Undoubtedly Paul was despondent as he waited in his cell in the fortress for what would happen to him next. However the following night the Lord came to Paul and told him, “Take courage, for as you have testified to the facts about me in Jerusalem, so you must testify also in Rome.” Thus, although he was still a prisoner and surrounded by enemies, Paul was assured that he was safe.
A Plot to Kill Paul
Having failed in their earlier attempt to kill Paul, more than forty fanatic Jews took an oath not to eat or drink until they had killed him. They asked the chief priests and elders to request the tribune to bring Paul before the Sanhedrin for further questioning, their planning to ambush and kill him on his way to it. Somehow the son of Paul’s sister learned about the plot. He visited Paul in the barracks and told him about the plot, and Paul arranged for him to tell the tribune what he had discovered.

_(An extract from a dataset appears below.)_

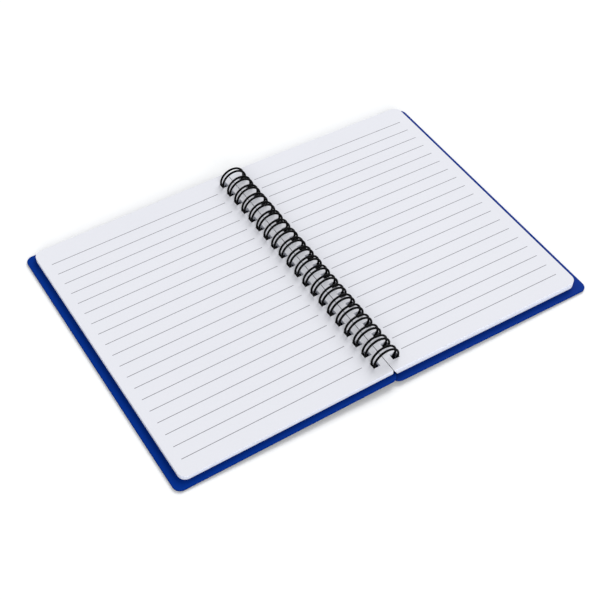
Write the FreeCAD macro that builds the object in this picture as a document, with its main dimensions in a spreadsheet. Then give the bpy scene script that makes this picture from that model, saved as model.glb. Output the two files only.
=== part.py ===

Paul Transferred to Caesarea
Not wanting to risk having a Roman citizen assassinated while in his custody, the tribune sent Paul off by night, guarded by 200 soldiers, 70 horsemen, and 200 spearmen, to Caesarea, where the governor (Felix) had his headquarters in the palace which Herod the Great had built for himself. When the party reached Antipatris, a military post about halfway between Jerusalem and Caesarea, next morning, the foot soldiers returned, leaving the cavalry to escort Paul the rest of the way to Caesarea. They also brought a letter from the tribune explaining the circumstances to the governor.
On reading the letter, the governor asked Paul which province he came from and, on Paul’s telling him that he was from Cilicia, decided to keep Paul in his headquarters in Caesarea. He told Paul that he would give him a hearing when his accusers arrived, the tribune having said in his letter that he’d ordered Paul’s accusers to present their case against him to the governor.